Review Summary: The noise med students make.
As Madison's career slowly gathers steam over the coming months, much will undoubtedly be made out of the fact that this young lady actually began her adult life as a promising student of medicine (for better or for worse). It would probably be wise to expect as much, for here we have a tale whose trappings are simply too ethereal to ignore; in fact, the whole thing drips of so much magic it might actually have been pulled out of a fairy's ass. That, or it was devilishly crafted within the annals of a scheming record company based out of New York. This is the sort of dreamy fluff that entire movies - nay, trilogies
- are made out of, and Michael Bay would probably step over his own mother to get the rights to this franchise.
Explosive film-making aside, it is clear that Madison has some serious work to do - particularly if she intends to stay in the business for long. A few quick spins of her debut EP (the first of a planned four) quickly presents a young starlet who is bereft of both a theatrical panache and an aura of unassailable confidence; worse yet, she doesn't even have two truly
cannibalistic beats to rub together. That being said, no one in existence will actually fault her for being a complete newbie; in fact, Madison's inexperience may actually be her greatest strength. Take the EP's opening number for instance; #1 is essentially packaged party poison - the kind that you wickedly text to your friends just to show them what they're missing by choosing to stay at home and cram for that dermatology exam instead.

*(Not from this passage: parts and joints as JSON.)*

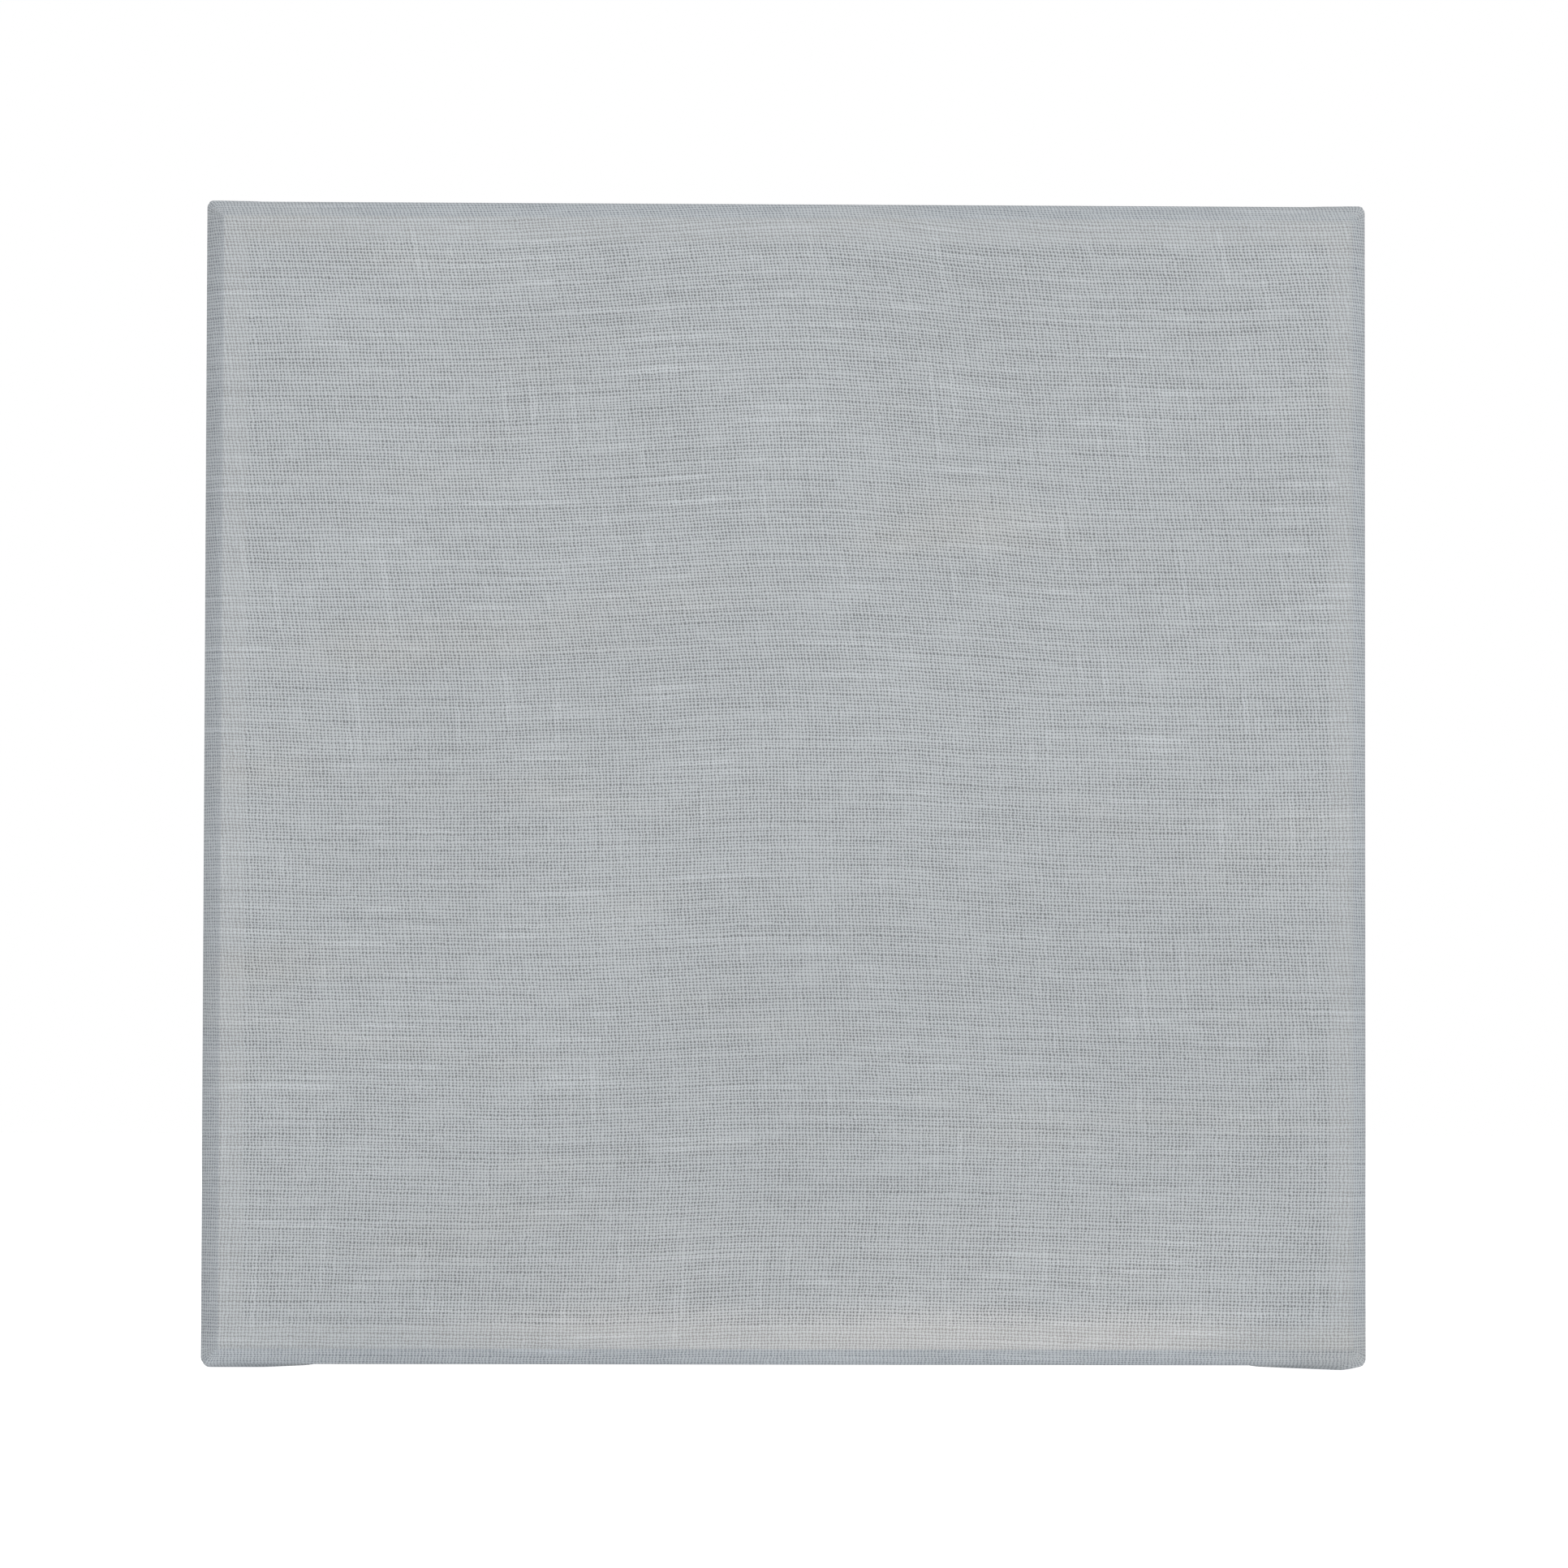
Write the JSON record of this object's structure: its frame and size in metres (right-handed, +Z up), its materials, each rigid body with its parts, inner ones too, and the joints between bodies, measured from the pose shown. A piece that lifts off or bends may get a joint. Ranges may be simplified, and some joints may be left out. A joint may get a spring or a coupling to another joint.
{
  "type": "stretched canvas",
  "caption": "Blank cloth stretched over a square of keyed wooden bars and stapled behind, with folded corners and wedge keys that drive the bars apart.",
  "frame": {"origin": "middle of the bottom of the whole object, halfway through its depth, on the surface it stands on", "axes": "+Z up, -Y out of the painting face, +Y out of the stapled back, +X to the right seen from the front"},
  "size_m": [0.2, 0.0206, 0.202],
  "materials": {
    "canvas_cloth": "fine open plain weave, matt",
    "bar_wood": "planed softwood, unfinished",
    "key_wood": "sawn hardwood, unfinished",
    "staple_steel": "bright galvanised wire"
  },
  "bodies": {
    "frame": {"bottom_bar": "bar_wood", "canvas": "canvas_cloth", "left_bar": "bar_wood", "right_bar": "bar_wood", "staple_bottom_1": "staple_steel", "staple_bottom_2": "staple_steel", "staple_bottom_3": "staple_steel", "staple_bottom_4": "staple_steel", "staple_bottom_5": "staple_steel", "staple_bottom_6": "staple_steel", "staple_bottom_7": "staple_steel", "staple_left_1": "staple_steel", "staple_left_2": "staple_steel", "staple_left_3": "staple_steel", "staple_left_4": "staple_steel", "staple_left_5": "staple_steel", "staple_left_6": "staple_steel", "staple_left_7": "staple_steel", "staple_right_1": "staple_steel", "staple_right_2": "staple_steel", "staple_right_3": "staple_steel", "staple_right_4": "staple_steel", "staple_right_5": "staple_steel", "staple_right_6": "staple_steel", "staple_right_7": "staple_steel", "staple_top_1": "staple_steel", "staple_top_2": "staple_steel", "staple_top_3": "staple_steel", "staple_top_4": "staple_steel", "staple_top_5": "staple_steel", "staple_top_6": "staple_steel", "staple_top_7": "staple_steel", "top_bar": "bar_wood"},
    "key_bottom_left_horizontal": {"key_bottom_left_horizontal": "key_wood"},
    "key_bottom_left_vertical": {"key_bottom_left_vertical": "key_wood"},
    "key_bottom_right_horizontal": {"key_bottom_right_horizontal": "key_wood"},
    "key_bottom_right_vertical": {"key_bottom_right_vertical": "key_wood"},
    "key_top_left_horizontal": {"key_top_left_horizontal": "key_wood"},
    "key_top_left_vertical": {"key_top_left_vertical": "key_wood"},
    "key_top_right_horizontal": {"key_top_right_horizontal": "key_wood"},
    "key_top_right_vertical": {"key_top_right_vertical": "key_wood"}
  },
  "joints": [
    {"name": "bottom_left_horizontal_key_slide", "type": "slide", "parent": "frame", "child": "key_bottom_left_horizontal", "axis": [1, 0, 0], "range_m": [-0.0015, 0.022]},
    {"name": "bottom_left_vertical_key_slide", "type": "slide", "parent": "frame", "child": "key_bottom_left_vertical", "axis": [0, 0, 1], "range_m": [-0.0015, 0.022]},
    {"name": "bottom_right_horizontal_key_slide", "type": "slide", "parent": "frame", "child": "key_bottom_right_horizontal", "axis": [-1, 0, 0], "range_m": [-0.0015, 0.022]},
    {"name": "bottom_right_vertical_key_slide", "type": "slide", "parent": "frame", "child": "key_bottom_right_vertical", "axis": [0, 0, 1], "range_m": [-0.0015, 0.022]},
    {"name": "top_left_horizontal_key_slide", "type": "slide", "parent": "frame", "child": "key_top_left_horizontal", "axis": [1, 0, 0], "range_m": [-0.0015, 0.022]},
    {"name": "top_left_vertical_key_slide", "type": "slide", "parent": "frame", "child": "key_top_left_vertical", "axis": [0, 0, -1], "range_m": [-0.0015, 0.022]},
    {"name": "top_right_horizontal_key_slide", "type": "slide", "parent": "frame", "child": "key_top_right_horizontal", "axis": [-1, 0, 0], "range_m": [-0.0015, 0.022]},
    {"name": "top_right_vertical_key_slide", "type": "slide", "parent": "frame", "child": "key_top_right_vertical", "axis": [0, 0, -1], "range_m": [-0.0015, 0.022]}
  ]
}
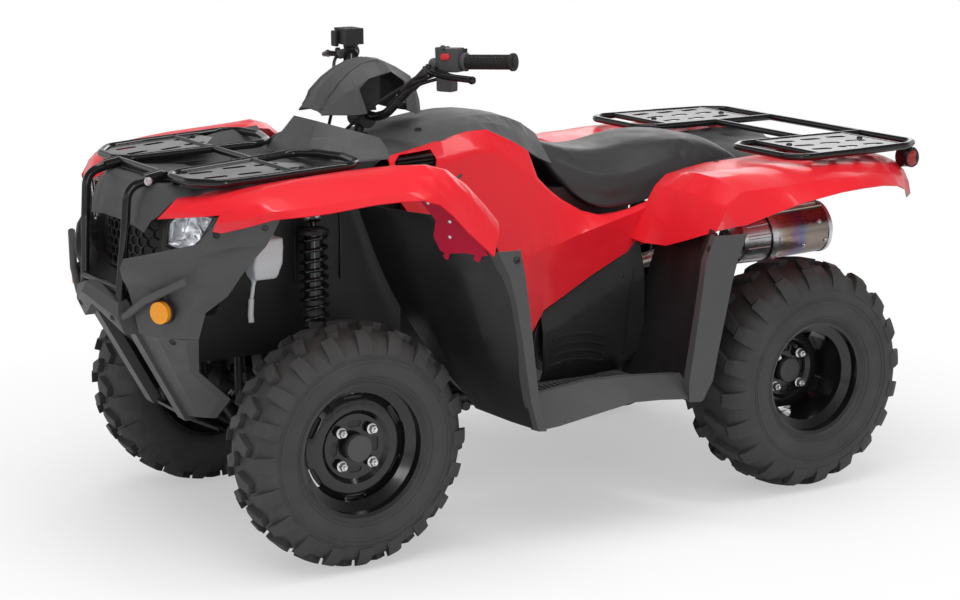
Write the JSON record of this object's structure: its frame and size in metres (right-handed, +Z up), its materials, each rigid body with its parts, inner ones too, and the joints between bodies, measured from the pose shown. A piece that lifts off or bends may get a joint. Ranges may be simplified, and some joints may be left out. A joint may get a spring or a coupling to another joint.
{
  "type": "utility quad bike",
  "caption": "Full-size utility quad bike with steered front wheels, solid rear axle, front and rear cargo racks, long saddle and footrests.",
  "frame": {"origin": "on the ground, under the middle of the whole vehicle", "axes": "+X to the rider's left, +Y to the rear, +Z up"},
  "size_m": [1.1786, 2.1586, 1.162],
  "materials": {
    "red_plastic": "glossy",
    "grey_plastic": "matte, fine grain",
    "black_plastic": "matte",
    "black_steel": "gloss black paint",
    "frame_steel": "satin black paint",
    "shock_steel": "gloss black spring",
    "lever_metal": "satin black",
    "engine_metal": "cast, dark",
    "exhaust_steel": "brushed, heat tinted",
    "tyre_rubber": "matte rubber",
    "grip_rubber": "matte rubber",
    "seat_cover": "grained vinyl",
    "lamp_clear": "clear lens",
    "lamp_red": "red lens",
    "lamp_amber": "amber lens",
    "bottle_white": "translucent"
  },
  "bodies": {
    "root": {"front_fenders": "red_plastic", "side_panels": "red_plastic", "rear_fenders": "red_plastic", "tank_cover": "grey_plastic", "column_shroud": "grey_plastic", "nose_panel": "grey_plastic", "front_side_covers": "grey_plastic", "guard_strips_front": "grey_plastic", "guard_strips_rear": "grey_plastic", "footrests": "grey_plastic", "bumper_guard": "grey_plastic", "nose_side_skirts": "grey_plastic", "bumper_bars": "grey_plastic", "rear_deck": "grey_plastic", "footwell_guards": "black_plastic", "rear_guards": "black_plastic", "engine_side_covers": "black_plastic", "front_grille": "black_plastic", "front_bumper": "black_steel", "front_rack": "black_steel", "rear_rack": "black_steel", "frame": "frame_steel", "suspension_arms": "frame_steel", "front_differential": "frame_steel", "swingarm": "frame_steel", "skid_plate": "frame_steel", "hitch": "frame_steel", "front_shocks": "shock_steel", "rear_shock": "shock_steel", "engine": "engine_metal", "radiator": "engine_metal", "muffler": "exhaust_steel", "exhaust_pipe": "exhaust_steel", "seat": "seat_cover", "headlights": "lamp_clear", "tail_lamps": "lamp_red", "side_reflectors": "lamp_amber", "overflow_bottle": "bottle_white"},
    "steering": {"steering_column": "frame_steel", "handlebar": "black_steel", "grips": "grip_rubber", "bar_controls": "black_plastic", "levers": "lever_metal", "handlebar_cowl": "grey_plastic", "control_cables": "grip_rubber"},
    "knuckle_left": {"knuckle_left": "frame_steel"},
    "knuckle_right": {"knuckle_right": "frame_steel"},
    "tie_rod_left": {"tie_rod_left": "frame_steel"},
    "tie_rod_right": {"tie_rod_right": "frame_steel"},
    "wheel_front_left": {"tyre_front_left": "tyre_rubber", "rim_front_left": "black_steel", "hub_front_left": "frame_steel"},
    "wheel_front_right": {"tyre_front_right": "tyre_rubber", "rim_front_right": "black_steel", "hub_front_right": "frame_steel"},
    "rear_wheels": {"tyres_rear": "tyre_rubber", "rims_rear": "black_steel", "rear_axle": "frame_steel"}
  },
  "joints": [
    {"name": "steer", "type": "hinge", "parent": "root", "child": "steering", "pos_m": [0, -0.53, 0.326], "axis": [0, 0.2781, 0.9606], "range_deg": [-28, 28]},
    {"name": "knuckle_left_turn", "type": "hinge", "parent": "root", "child": "knuckle_left", "pos_m": [0.345, -0.61, 0.283], "axis": [0, 0, 1], "range_deg": [-28, 28]},
    {"name": "knuckle_right_turn", "type": "hinge", "parent": "root", "child": "knuckle_right", "pos_m": [-0.345, -0.61, 0.283], "axis": [0, 0, 1], "range_deg": [-28, 28]},
    {"name": "tie_rod_left_eye", "type": "hinge", "parent": "knuckle_left", "child": "tie_rod_left", "pos_m": [0.36, -0.535, 0.292], "axis": [0, 0, 1], "range_deg": [-28, 28]},
    {"name": "tie_rod_right_eye", "type": "hinge", "parent": "knuckle_right", "child": "tie_rod_right", "pos_m": [-0.36, -0.535, 0.292], "axis": [0, 0, 1], "range_deg": [-28, 28]},
    {"name": "wheel_front_left_spin", "type": "hinge", "parent": "knuckle_left", "child": "wheel_front_left", "pos_m": [0.407, -0.61, 0.283], "axis": [1, 0, 0], "continuous": true},
    {"name": "wheel_front_right_spin", "type": "hinge", "parent": "knuckle_right", "child": "wheel_front_right", "pos_m": [-0.407, -0.61, 0.283], "axis": [1, 0, 0], "continuous": true},
    {"name": "rear_wheels_spin", "type": "hinge", "parent": "root", "child": "rear_wheels", "pos_m": [0, 0.657, 0.292], "axis": [1, 0, 0], "continuous": true}
  ],
  "couplings": [
    {"joint": "knuckle_left_turn", "follows": "steer", "ratio": 1},
    {"joint": "knuckle_right_turn", "follows": "steer", "ratio": 1},
    {"joint": "tie_rod_left_eye", "follows": "steer", "ratio": -1},
    {"joint": "tie_rod_right_eye", "follows": "steer", "ratio": -1}
  ]
}
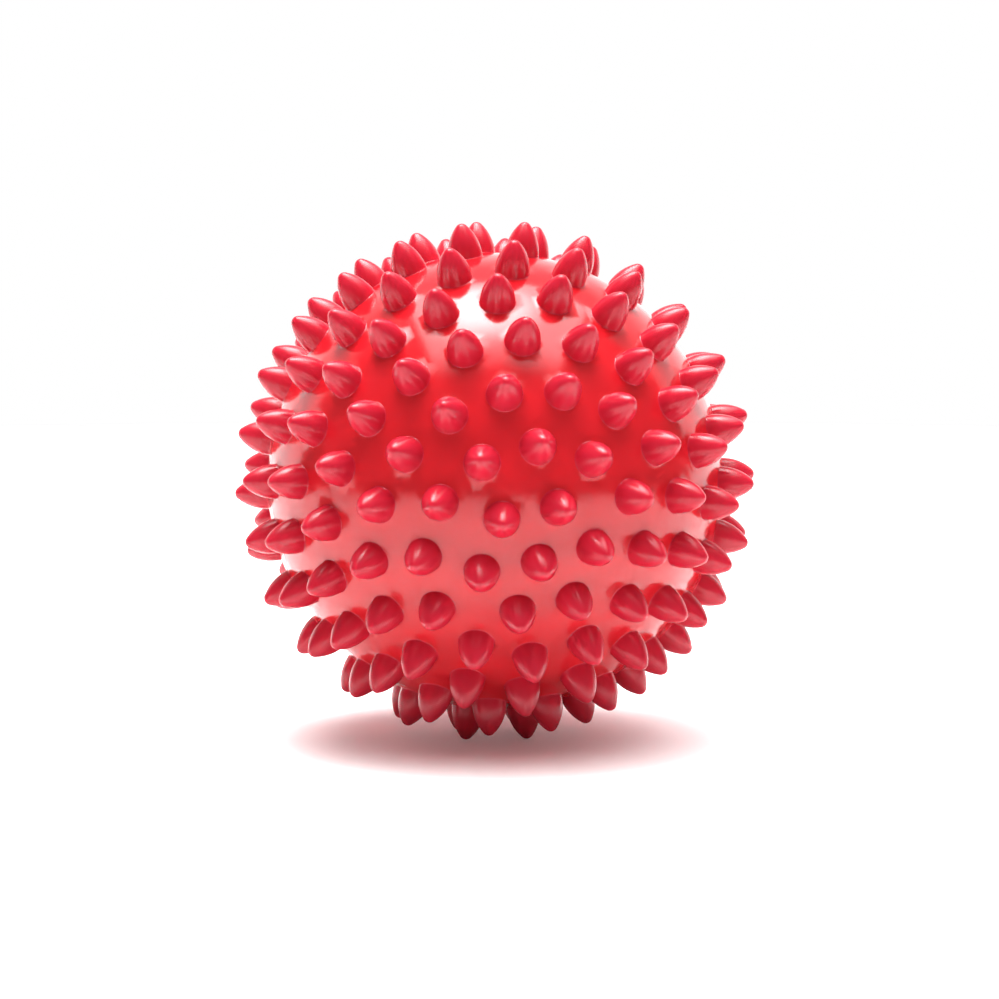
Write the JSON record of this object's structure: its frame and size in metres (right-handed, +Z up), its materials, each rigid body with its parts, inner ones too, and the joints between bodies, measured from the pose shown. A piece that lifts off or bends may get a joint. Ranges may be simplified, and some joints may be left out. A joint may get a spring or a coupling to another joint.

The thumping "Lights Low" follows, running a satisfying gamut of synth beats and reverb drenches before ultimately presenting an artist completely at ease with the raw purity that her own vitality brings.
The record selects against shining as it roils along, choosing instead to glitter; EP closer "Hot Hot Love" pulses along like a hot-wired optical fiber, sizzling listeners with some coy party beats that never fail to subtly entice. The record is not all drunken revelry however, as Madison also manages to spare a few moments for self-reflection; on "Superwoman" she ponds her new-found freedom, admitting that all she does is "imagine how I make it happen". It's as close as we get to wistfulness on this record, and the audible drop to innocence is breath-taking as it is savage in its beauty.
Undoubtedly, Madison's journey to the top will be a long and arduous slog, stuffed to the insides with rabid competition and endless rounds on the night-club circuitry. Most wannabe pop artists will probably find themselves thoroughly drained and wasted before long, having been completely shellacked by the rigours of being in the modern entertainment industry; thankfully however, our little Madison is a former med student - it's quite safe to say that she's been through much worse.